**What is needed:** Repeat only the lines from the line containing "glass_envelope();" through the line containing "obj.parent = None", both included, exactly as they stand.

——————————

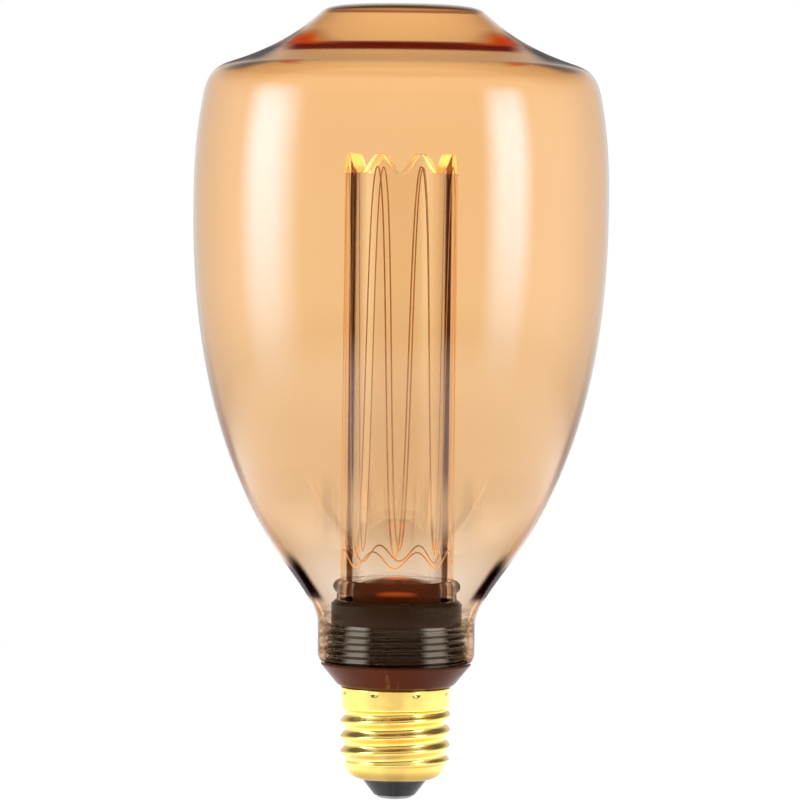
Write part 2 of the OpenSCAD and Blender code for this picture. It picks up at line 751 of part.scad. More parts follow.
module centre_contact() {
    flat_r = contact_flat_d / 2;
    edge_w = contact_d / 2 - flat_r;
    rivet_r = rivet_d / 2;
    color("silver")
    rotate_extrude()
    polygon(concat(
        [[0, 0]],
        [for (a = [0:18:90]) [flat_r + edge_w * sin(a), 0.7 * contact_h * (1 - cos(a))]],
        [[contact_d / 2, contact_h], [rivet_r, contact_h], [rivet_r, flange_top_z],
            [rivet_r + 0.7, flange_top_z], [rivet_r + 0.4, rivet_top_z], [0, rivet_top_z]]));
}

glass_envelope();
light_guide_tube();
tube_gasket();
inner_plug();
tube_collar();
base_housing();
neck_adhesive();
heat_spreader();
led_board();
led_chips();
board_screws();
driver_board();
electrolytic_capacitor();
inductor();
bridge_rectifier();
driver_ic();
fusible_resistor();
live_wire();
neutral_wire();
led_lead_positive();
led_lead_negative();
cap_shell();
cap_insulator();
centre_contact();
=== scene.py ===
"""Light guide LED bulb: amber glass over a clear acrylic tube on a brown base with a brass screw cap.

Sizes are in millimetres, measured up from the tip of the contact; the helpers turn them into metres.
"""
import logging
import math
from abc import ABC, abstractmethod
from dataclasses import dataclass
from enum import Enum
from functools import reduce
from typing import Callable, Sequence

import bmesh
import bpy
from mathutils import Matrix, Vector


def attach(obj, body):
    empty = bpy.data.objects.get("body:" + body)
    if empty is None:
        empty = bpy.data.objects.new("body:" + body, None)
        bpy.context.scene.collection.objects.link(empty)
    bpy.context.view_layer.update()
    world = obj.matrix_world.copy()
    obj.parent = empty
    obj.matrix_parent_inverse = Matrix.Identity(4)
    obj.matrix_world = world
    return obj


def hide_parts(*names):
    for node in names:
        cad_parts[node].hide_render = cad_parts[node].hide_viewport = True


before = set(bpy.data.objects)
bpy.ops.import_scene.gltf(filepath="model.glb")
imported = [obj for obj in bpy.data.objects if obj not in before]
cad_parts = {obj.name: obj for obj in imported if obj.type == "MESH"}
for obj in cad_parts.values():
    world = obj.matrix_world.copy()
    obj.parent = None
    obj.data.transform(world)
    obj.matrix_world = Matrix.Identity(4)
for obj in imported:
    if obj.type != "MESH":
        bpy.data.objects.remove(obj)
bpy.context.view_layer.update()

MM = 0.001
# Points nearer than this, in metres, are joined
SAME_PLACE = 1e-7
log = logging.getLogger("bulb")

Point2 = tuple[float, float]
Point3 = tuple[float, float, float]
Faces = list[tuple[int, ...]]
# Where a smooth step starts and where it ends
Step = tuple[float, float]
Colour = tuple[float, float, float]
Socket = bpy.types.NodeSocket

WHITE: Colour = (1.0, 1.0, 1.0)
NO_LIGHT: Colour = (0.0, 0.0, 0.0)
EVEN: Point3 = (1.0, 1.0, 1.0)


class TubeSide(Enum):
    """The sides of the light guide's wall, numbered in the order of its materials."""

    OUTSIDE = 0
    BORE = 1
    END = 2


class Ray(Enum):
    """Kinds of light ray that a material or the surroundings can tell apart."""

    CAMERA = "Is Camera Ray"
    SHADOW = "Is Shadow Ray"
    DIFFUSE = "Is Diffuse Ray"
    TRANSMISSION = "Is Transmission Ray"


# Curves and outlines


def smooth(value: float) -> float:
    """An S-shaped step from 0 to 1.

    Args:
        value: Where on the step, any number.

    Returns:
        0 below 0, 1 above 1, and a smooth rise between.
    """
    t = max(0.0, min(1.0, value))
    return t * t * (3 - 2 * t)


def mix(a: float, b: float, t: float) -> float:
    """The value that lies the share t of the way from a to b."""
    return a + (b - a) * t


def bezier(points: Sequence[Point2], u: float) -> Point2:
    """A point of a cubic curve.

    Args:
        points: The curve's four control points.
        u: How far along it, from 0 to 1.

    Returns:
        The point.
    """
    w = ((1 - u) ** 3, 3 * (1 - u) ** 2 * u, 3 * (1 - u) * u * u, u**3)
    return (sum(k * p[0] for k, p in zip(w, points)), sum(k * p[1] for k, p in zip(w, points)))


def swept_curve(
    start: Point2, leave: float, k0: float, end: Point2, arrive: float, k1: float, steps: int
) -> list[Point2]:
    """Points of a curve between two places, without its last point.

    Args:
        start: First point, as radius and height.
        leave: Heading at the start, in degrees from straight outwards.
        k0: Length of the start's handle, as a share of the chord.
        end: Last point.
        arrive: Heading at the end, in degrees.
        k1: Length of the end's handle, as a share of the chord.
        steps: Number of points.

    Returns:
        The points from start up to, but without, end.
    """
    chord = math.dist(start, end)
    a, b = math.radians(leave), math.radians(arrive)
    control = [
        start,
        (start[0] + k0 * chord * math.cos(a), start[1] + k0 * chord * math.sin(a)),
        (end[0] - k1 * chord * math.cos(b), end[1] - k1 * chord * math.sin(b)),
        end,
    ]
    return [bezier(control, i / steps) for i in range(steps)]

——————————

**Solution below:**
glass_envelope();
light_guide_tube();
tube_gasket();
inner_plug();
tube_collar();
base_housing();
neck_adhesive();
heat_spreader();
led_board();
led_chips();
board_screws();
driver_board();
electrolytic_capacitor();
inductor();
bridge_rectifier();
driver_ic();
fusible_resistor();
live_wire();
neutral_wire();
led_lead_positive();
led_lead_negative();
cap_shell();
cap_insulator();
centre_contact();
=== scene.py ===
"""Light guide LED bulb: amber glass over a clear acrylic tube on a brown base with a brass screw cap.

Sizes are in millimetres, measured up from the tip of the contact; the helpers turn them into metres.
"""
import logging
import math
from abc import ABC, abstractmethod
from dataclasses import dataclass
from enum import Enum
from functools import reduce
from typing import Callable, Sequence

import bmesh
import bpy
from mathutils import Matrix, Vector


def attach(obj, body):
    empty = bpy.data.objects.get("body:" + body)
    if empty is None:
        empty = bpy.data.objects.new("body:" + body, None)
        bpy.context.scene.collection.objects.link(empty)
    bpy.context.view_layer.update()
    world = obj.matrix_world.copy()
    obj.parent = empty
    obj.matrix_parent_inverse = Matrix.Identity(4)
    obj.matrix_world = world
    return obj


def hide_parts(*names):
    for node in names:
        cad_parts[node].hide_render = cad_parts[node].hide_viewport = True


before = set(bpy.data.objects)
bpy.ops.import_scene.gltf(filepath="model.glb")
imported = [obj for obj in bpy.data.objects if obj not in before]
cad_parts = {obj.name: obj for obj in imported if obj.type == "MESH"}
for obj in cad_parts.values():
    world = obj.matrix_world.copy()
    obj.parent = None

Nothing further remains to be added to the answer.